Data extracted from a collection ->
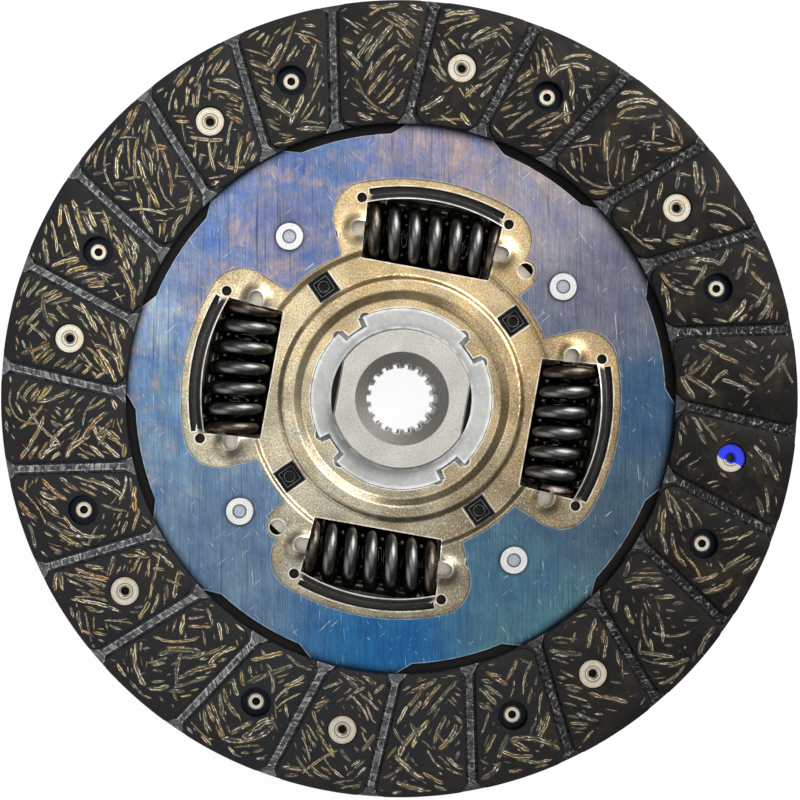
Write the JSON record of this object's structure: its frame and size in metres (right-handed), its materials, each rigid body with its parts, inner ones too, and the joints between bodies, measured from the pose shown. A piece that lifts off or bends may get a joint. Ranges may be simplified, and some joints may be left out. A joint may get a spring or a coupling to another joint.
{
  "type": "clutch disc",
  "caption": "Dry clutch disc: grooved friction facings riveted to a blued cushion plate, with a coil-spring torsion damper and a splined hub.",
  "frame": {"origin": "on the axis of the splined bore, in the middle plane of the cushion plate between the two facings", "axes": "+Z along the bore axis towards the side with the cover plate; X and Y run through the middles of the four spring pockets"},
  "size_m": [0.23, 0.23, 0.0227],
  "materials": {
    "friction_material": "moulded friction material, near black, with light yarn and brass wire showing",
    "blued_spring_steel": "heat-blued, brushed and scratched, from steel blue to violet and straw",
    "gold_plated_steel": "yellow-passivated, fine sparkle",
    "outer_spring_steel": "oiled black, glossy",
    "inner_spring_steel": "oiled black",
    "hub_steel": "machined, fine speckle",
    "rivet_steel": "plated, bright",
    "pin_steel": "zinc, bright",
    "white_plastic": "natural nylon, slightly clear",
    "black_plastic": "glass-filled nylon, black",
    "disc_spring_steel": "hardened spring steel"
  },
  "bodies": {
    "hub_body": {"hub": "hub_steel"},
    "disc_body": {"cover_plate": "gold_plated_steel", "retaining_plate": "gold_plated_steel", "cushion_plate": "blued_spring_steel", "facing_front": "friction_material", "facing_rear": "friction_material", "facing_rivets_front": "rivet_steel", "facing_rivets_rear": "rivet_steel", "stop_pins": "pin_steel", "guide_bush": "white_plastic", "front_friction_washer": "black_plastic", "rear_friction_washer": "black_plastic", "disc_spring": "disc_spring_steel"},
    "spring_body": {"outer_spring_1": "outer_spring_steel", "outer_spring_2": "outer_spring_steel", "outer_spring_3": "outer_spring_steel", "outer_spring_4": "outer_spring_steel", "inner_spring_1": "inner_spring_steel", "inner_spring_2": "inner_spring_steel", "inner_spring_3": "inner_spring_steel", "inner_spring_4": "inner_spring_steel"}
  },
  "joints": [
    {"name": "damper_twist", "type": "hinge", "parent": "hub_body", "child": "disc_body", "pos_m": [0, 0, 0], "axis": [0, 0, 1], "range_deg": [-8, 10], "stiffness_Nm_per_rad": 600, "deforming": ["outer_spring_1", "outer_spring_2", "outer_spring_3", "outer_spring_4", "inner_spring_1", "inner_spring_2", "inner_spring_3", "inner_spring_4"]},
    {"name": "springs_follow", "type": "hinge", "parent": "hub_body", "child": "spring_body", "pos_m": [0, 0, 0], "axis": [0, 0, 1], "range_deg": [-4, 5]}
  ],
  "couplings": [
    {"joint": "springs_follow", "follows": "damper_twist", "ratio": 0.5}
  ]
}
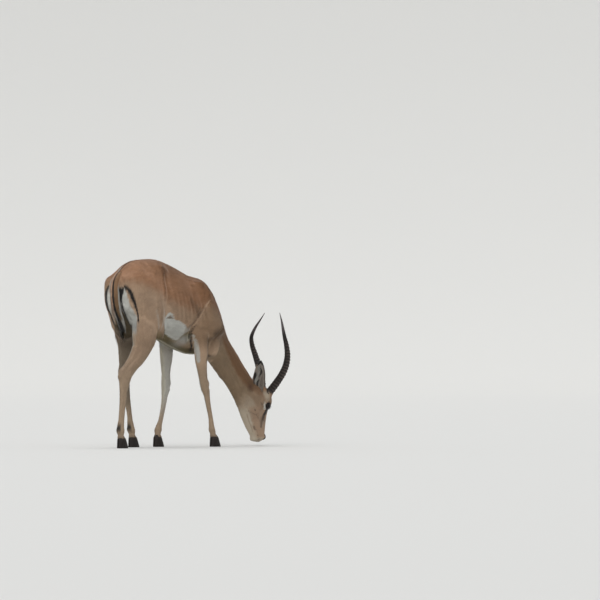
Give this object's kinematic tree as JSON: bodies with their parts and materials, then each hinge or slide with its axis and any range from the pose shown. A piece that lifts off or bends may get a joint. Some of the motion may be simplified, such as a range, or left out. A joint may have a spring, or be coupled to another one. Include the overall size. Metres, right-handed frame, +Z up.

WHAT YOU SHOULD DO -> Copy every line exactly. Leave nothing out.

REPLY TO THE TASK ->
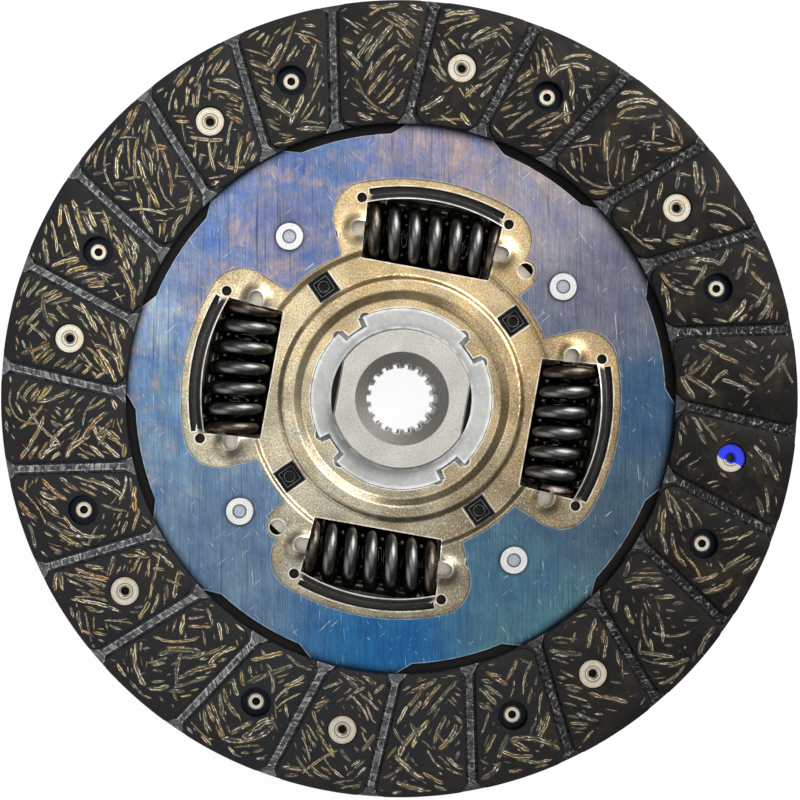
Write the JSON record of this object's structure: its frame and size in metres (right-handed), its materials, each rigid body with its parts, inner ones too, and the joints between bodies, measured from the pose shown. A piece that lifts off or bends may get a joint. Ranges may be simplified, and some joints may be left out. A joint may get a spring or a coupling to another joint.
{
  "type": "clutch disc",
  "caption": "Dry clutch disc: grooved friction facings riveted to a blued cushion plate, with a coil-spring torsion damper and a splined hub.",
  "frame": {"origin": "on the axis of the splined bore, in the middle plane of the cushion plate between the two facings", "axes": "+Z along the bore axis towards the side with the cover plate; X and Y run through the middles of the four spring pockets"},
  "size_m": [0.23, 0.23, 0.0227],
  "materials": {
    "friction_material": "moulded friction material, near black, with light yarn and brass wire showing",
    "blued_spring_steel": "heat-blued, brushed and scratched, from steel blue to violet and straw",
    "gold_plated_steel": "yellow-passivated, fine sparkle",
    "outer_spring_steel": "oiled black, glossy",
    "inner_spring_steel": "oiled black",
    "hub_steel": "machined, fine speckle",
    "rivet_steel": "plated, bright",
    "pin_steel": "zinc, bright",
    "white_plastic": "natural nylon, slightly clear",
    "black_plastic": "glass-filled nylon, black",
    "disc_spring_steel": "hardened spring steel"
  },
  "bodies": {
    "hub_body": {"hub": "hub_steel"},
    "disc_body": {"cover_plate": "gold_plated_steel", "retaining_plate": "gold_plated_steel", "cushion_plate": "blued_spring_steel", "facing_front": "friction_material", "facing_rear": "friction_material", "facing_rivets_front": "rivet_steel", "facing_rivets_rear": "rivet_steel", "stop_pins": "pin_steel", "guide_bush": "white_plastic", "front_friction_washer": "black_plastic", "rear_friction_washer": "black_plastic", "disc_spring": "disc_spring_steel"},
    "spring_body": {"outer_spring_1": "outer_spring_steel", "outer_spring_2": "outer_spring_steel", "outer_spring_3": "outer_spring_steel", "outer_spring_4": "outer_spring_steel", "inner_spring_1": "inner_spring_steel", "inner_spring_2": "inner_spring_steel", "inner_spring_3": "inner_spring_steel", "inner_spring_4": "inner_spring_steel"}
  },
  "joints": [
    {"name": "damper_twist", "type": "hinge", "parent": "hub_body", "child": "disc_body", "pos_m": [0, 0, 0], "axis": [0, 0, 1], "range_deg": [-8, 10], "stiffness_Nm_per_rad": 600, "deforming": ["outer_spring_1", "outer_spring_2", "outer_spring_3", "outer_spring_4", "inner_spring_1", "inner_spring_2", "inner_spring_3", "inner_spring_4"]},
    {"name": "springs_follow", "type": "hinge", "parent": "hub_body", "child": "spring_body", "pos_m": [0, 0, 0], "axis": [0, 0, 1], "range_deg": [-4, 5]}
  ],
  "couplings": [
    {"joint": "springs_follow", "follows": "damper_twist", "ratio": 0.5}
  ]
}
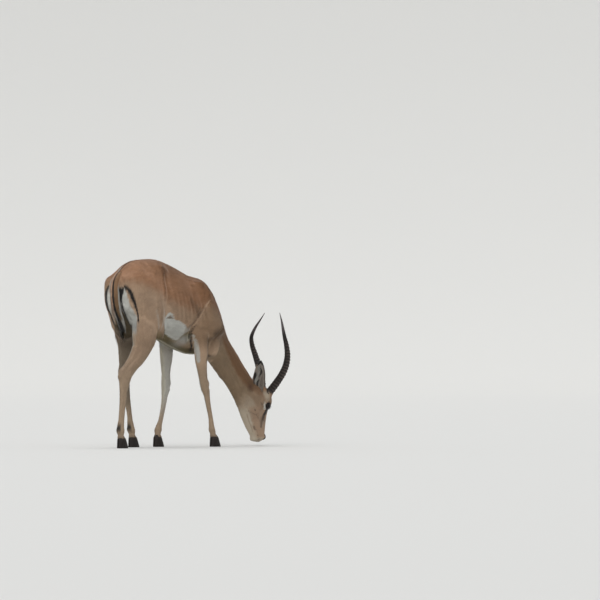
Give this object's kinematic tree as JSON: bodies with their parts and materials, then each hinge or slide with its axis and any range from the pose shown. A piece that lifts off or bends may get a joint. Some of the motion may be simplified, such as a range, or left out. A joint may have a spring, or be coupled to another one. Include the overall size. Metres, right-handed frame, +Z up.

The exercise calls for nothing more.